E’ la forza che armonizza le diverse voci; quando gli uomini ricevono la divina persona dello Spirito, diventano in Cristo un solo corpo, la Chiesa. Oggi nasce la Chiesa, come fattore principale dell’unità di tutti gli uomini fra loro e con Cristo [cfr. Cost. Dogm. Lumen gentium I, 1].

Il Vangelo ci rivela la ragione della forza unificante dello Spirito. "Ricevete lo Spirito Santo" dice Gesù agli Apostoli "a chi rimetterete i peccati saranno rimessi, a chi non li rimetterete, resteranno non rimessi". Lo Spirito unisce perché distrugge la causa della dissociazione, della disgregazione delle persone: il peccato.
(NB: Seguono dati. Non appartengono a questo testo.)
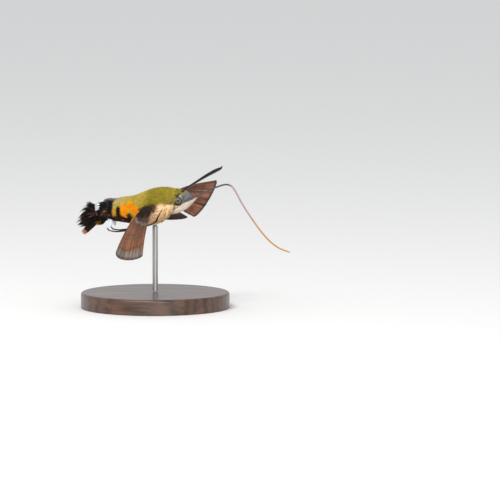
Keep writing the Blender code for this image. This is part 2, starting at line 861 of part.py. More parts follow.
def bundle_of_locks(name, path, radii, count, width, finish, collection, draw):
    """Locks laid side by side round a path, as thick together as its radii."""
    locks = []
    last = len(LOCK_TAPER) - 1
    knots = list(range(len(path)))
    ahead = (path[-1] - path[0]).normalized()
    level = Vector((0, 1, 0))
    for index in range(count):
        angle = math.tau * (index + draw.uniform(-0.1, 0.1)) / count
        reach = (len(path) - 1) * draw.uniform(0.88, 1.0)
        off = level * math.cos(angle) + ahead.cross(level) * math.sin(angle)
        points = []
        for step in range(last + 1):
            place = reach * step / last
            middle = Vector([smooth_through(knots, column, place) for column in zip(*path)])
            points.append(middle + off * smooth_through(knots, radii, place) * BUNDLE_SPREAD)
        locks.append(lock(f"{name}_{index}", points, ahead.cross(off), width, finish, collection))
    return locks


def radii_along(radii, count, grow=0.0, scale=1.0):
    """The radii of a bundle at so many points of its smooth path."""
    knots = list(range(len(radii)))
    return [smooth_through(knots, radii, index / BUNDLE_DETAIL) * scale + grow for index in range(count)]


def make_pencil(collection, rooms):
    """The bundle of long scales that hangs below the fan: a core in its first half, and locks round it."""
    draw = random.Random(7)
    points = [above_floor(point) for point in TAIL_PENCIL]
    path = smooth_path(points, BUNDLE_DETAIL)
    core = path[: len(path) // 2]
    radii = radii_along(TAIL_PENCIL_RADII, len(core), scale=BUNDLE_CORE)
    pencil = tube("tail_pencil", core, radii, "black_fur", collection, resolution=1)
    locks = bundle_of_locks(
        "pencil_lock",
        points,
        TAIL_PENCIL_RADII,
        PENCIL_LOCKS,
        PENCIL_LOCK_WIDTH,
        "black_fur",
        collection,
        draw,
    )
    join_to(pencil, locks)
    cut(pencil, rooms["torso"])


def make_pencil_room(cutters):
    path = smooth_path([above_floor(point) for point in TAIL_PENCIL], BUNDLE_DETAIL)
    radii = radii_along(TAIL_PENCIL_RADII, len(path), grow=LOCK_THICKNESS / 2 + GAP)
    return hide_as_cutter(tube("pencil_room", path, radii, "black_fur", cutters))


def make_fan(collection, rooms):
    """The fan of long scales behind the abdomen: a short core, and tiers of locks one inside the other."""
    draw = random.Random(11)
    core_stations = [
        station._replace(
            half_height=station.half_height * FAN_CORE_DEPTH, half_width=station.half_width * FAN_CORE_DEPTH
        )
        for station in TAIL_FAN
    ]
    core = body_loft(core_stations, TAIL_FAN[0].x, FAN_CORE_END, TORSO_STEP, FAN_CORE_SIDES)
    fan = add_mesh("tail_fan", *core, "black_fur", collection)
    locks = []
    for index, tier in enumerate(FAN_TIERS):
        name = f"fan_lock_{index}"
        locks += tier_of_locks(name, TAIL_FAN, tier, FAN_TOP_SHORTER, "black_fur", collection, draw)
    join_to(fan, locks)
    cut(fan, rooms["torso"], rooms["pencil"])


def make_belly_tufts(collection, draw):
    """A pale tuft below each side of the dark part of the abdomen."""
    locks = []
    for name, side in SIDES.items():
        points = [above_floor(point, side) for point in BELLY_TUFT]
        locks += bundle_of_locks(
            "belly_lock_" + name,
            points,
            BELLY_TUFT_RADII,
            BELLY_LOCKS,
            BELLY_LOCK_WIDTH,
            "cream_fur",
            collection,
            draw,
        )
    return locks


def make_rear_locks(collection, draw):
    """The overlapping tiers of long scales that edge the last rings of the abdomen."""
    locks = []
    for index, tier in enumerate(REAR_TIERS):
        locks += tier_of_locks(f"rear_lock_{index}", TORSO, tier, 0.0, "black_fur", collection, draw)
    return locks


def join_to(item, pieces):
    """Fuses the pieces into the object and removes them."""
    group = bpy.data.collections.new(item.name + " pieces")
    bpy.context.scene.collection.children.link(group)
    for piece in pieces:
        for holder in list(piece.users_collection):
            holder.objects.unlink(piece)
        group.objects.link(piece)
    boolean = item.modifiers.new("join", "BOOLEAN")
    boolean.operation = "UNION"
    boolean.solver = SOLVER
    boolean.operand_type = "COLLECTION"
    boolean.collection = group
    apply_modifiers(item)
    for piece in pieces:
        bpy.data.objects.remove(piece)
    bpy.data.collections.remove(group)
    return item


def make_torso(collection, rooms):
    """The chest and three lengths of the abdomen, parted by thin cuts."""
    half = GAP / 2
    thorax = torso_piece(
        "thorax", TORSO[0].x, WAIST_X + half, "olive_fur", collection, (FRONT_DOME, 0.0)
    )
    cut(thorax, rooms["head"], rooms["eye_left"], rooms["eye_right"])
    torso_piece("abdomen_front", WAIST_X - half, MIDDLE_X + half, "olive_fur", collection)
    torso_piece("abdomen_middle", MIDDLE_X - half, BLACK_X + half, "orange_fur", collection)
    rear = torso_piece(
        "abdomen_rear", BLACK_X - half, TORSO[-1].x, "black_fur", collection, (0.0, REAR_DOME)
    )
    draw = random.Random(5)
    join_to(rear, make_belly_tufts(collection, draw) + make_rear_locks(collection, draw))


def make_stand(collection):
    """A turned base with a softened edge, and a rod up to the chest."""
    profile = [
        (BASE_RADIUS - BASE_EDGE, BASE_HEIGHT),
        (BASE_RADIUS, BASE_HEIGHT - BASE_EDGE),
        (BASE_RADIUS, 0.0),
    ]
    turns = [math.tau * step / BASE_SIDES for step in range(BASE_SIDES)]
    rings = [
        [Vector((radius * math.cos(turn), radius * math.sin(turn), height)) for turn in turns]
        for radius, height in profile
    ]
    add_mesh("stand_base", *loft(rings), "lacquered_wood", collection)
    chest = station_at(TORSO, 0.0)
    top = FLIGHT_HEIGHT + chest.z - chest.half_height - GAP
    path = [Vector((0, 0, BASE_HEIGHT + GAP)), Vector((0, 0, top))]
    tube("stand_rod", path, [ROD_RADIUS] * 2, "rod_metal", collection, resolution=4)


def main():
    clear_scene()
    moth = new_collection("hummingbird hawk moth")
    cutters = new_collection("cutters")
    rooms = make_cutters(cutters)
    rooms["proboscis"] = make_proboscis_room(cutters)
    rooms["pencil"] = make_pencil_room(cutters)
    make_torso(moth, rooms)
    make_head(moth, rooms)
    make_eyes(moth)
    for name, side in SIDES.items():
        make_palp(name, side, moth, rooms)
        make_antenna(name, side, moth, rooms)
    make_proboscis(moth, rooms)
    make_wings(moth, rooms)
    make_legs(moth, rooms)
    make_pencil(moth, rooms)
    make_fan(moth, rooms)
    make_stand(moth)
    cutters.hide_render = True


main()
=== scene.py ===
"""Looks of a life-size hawk moth that hovers on a display stand: its fur, wings, eyes, feelers and the stage.

The moth flies towards +X and its left side is towards +Y. Places on its body are given in millimetres along
X and as a turn in degrees from its back, positive to its left. Sizes in the settings are in metres.
"""

import math

import bmesh
import bpy
import numpy as np
from mathutils import Matrix, Vector


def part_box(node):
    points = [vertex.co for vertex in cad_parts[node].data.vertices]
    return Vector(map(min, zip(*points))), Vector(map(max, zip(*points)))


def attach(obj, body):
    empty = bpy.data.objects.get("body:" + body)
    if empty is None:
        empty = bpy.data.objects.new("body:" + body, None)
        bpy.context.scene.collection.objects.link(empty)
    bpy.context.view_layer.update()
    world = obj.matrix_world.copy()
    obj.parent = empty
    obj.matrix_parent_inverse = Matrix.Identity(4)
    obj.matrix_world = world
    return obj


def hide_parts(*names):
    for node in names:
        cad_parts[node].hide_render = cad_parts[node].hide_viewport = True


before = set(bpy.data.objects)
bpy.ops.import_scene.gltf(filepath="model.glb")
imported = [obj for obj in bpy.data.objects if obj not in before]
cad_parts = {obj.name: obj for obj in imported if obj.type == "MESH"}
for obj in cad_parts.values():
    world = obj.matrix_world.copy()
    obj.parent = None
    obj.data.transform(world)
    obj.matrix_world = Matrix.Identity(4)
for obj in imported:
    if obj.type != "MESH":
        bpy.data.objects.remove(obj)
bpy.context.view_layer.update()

bl_info = {
    "name": "Hovering Hawk Moth",
    "version": (1, 0, 0),
    "blender": (4, 5, 0),
    "location": "3D View > Sidebar > Hawk Moth",
    "description": "Dresses the solids of a hovering hawk moth with fur, scaled wings and a stage",
    "category": "Object",
}

MM = 0.001
FLIGHT_HEIGHT = 26.0
SIDES = {"right": -1, "left": 1}
SQUARENESS = 2.2

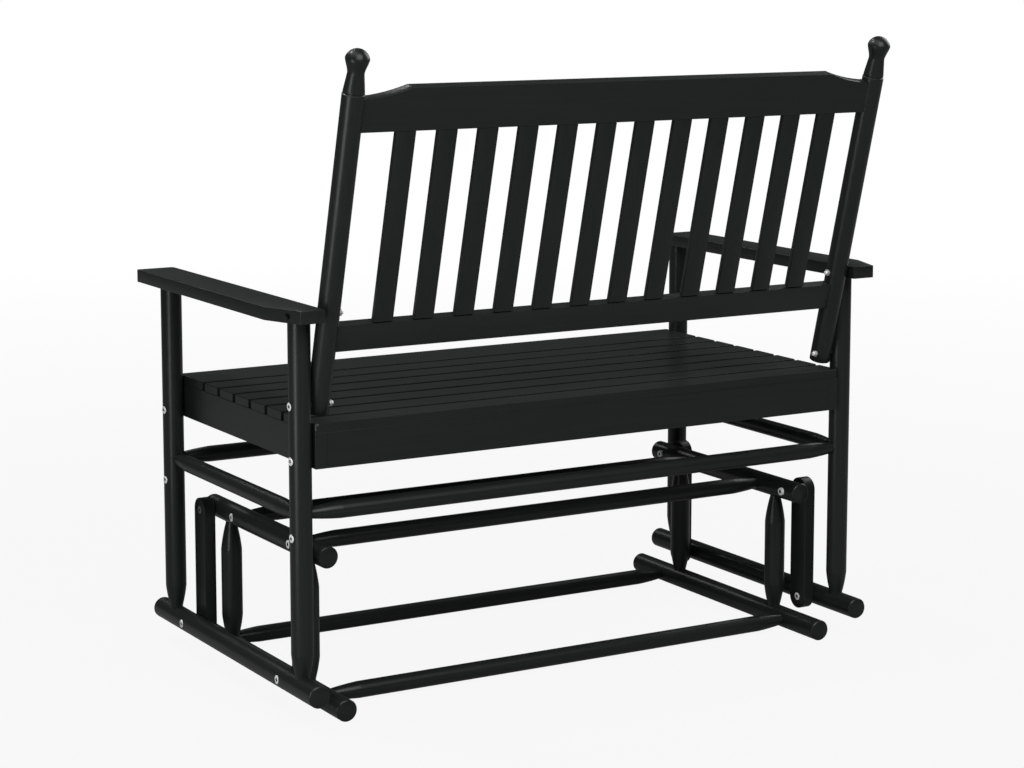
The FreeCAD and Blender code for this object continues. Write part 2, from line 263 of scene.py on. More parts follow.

Attraverso la Chiesa, entra nella disunione umana la forza dell’Amore, che libera l’uomo dalla disperazione della sua solitudine.

Ecco, fratelli e sorelle: siamo riuniti per ottenere dal Padre di ogni dono, il dono dello Spirito, che guarisca dalla loro nativa fragilità quei tre fattori di unità delle persone umane.

Vieni, o Santo Spirito, nei matrimoni che stanno fallendo o sono già spezzati, perché tu, ricomponendo i cocci, renda il vaso più bello.

Vieni, o Santo Spirito, nell’organizzazione del lavoro perché in essa la persona non sia mai posposta alla produzione.

Vieni, o Santo Spirito, e rinnova la faccia della terra: la faccia di questa città; della nostra Nazione. Perché in esse nasca la vera amicizia civile, che sa posporre il proprio interesse al bene comune. Così sia.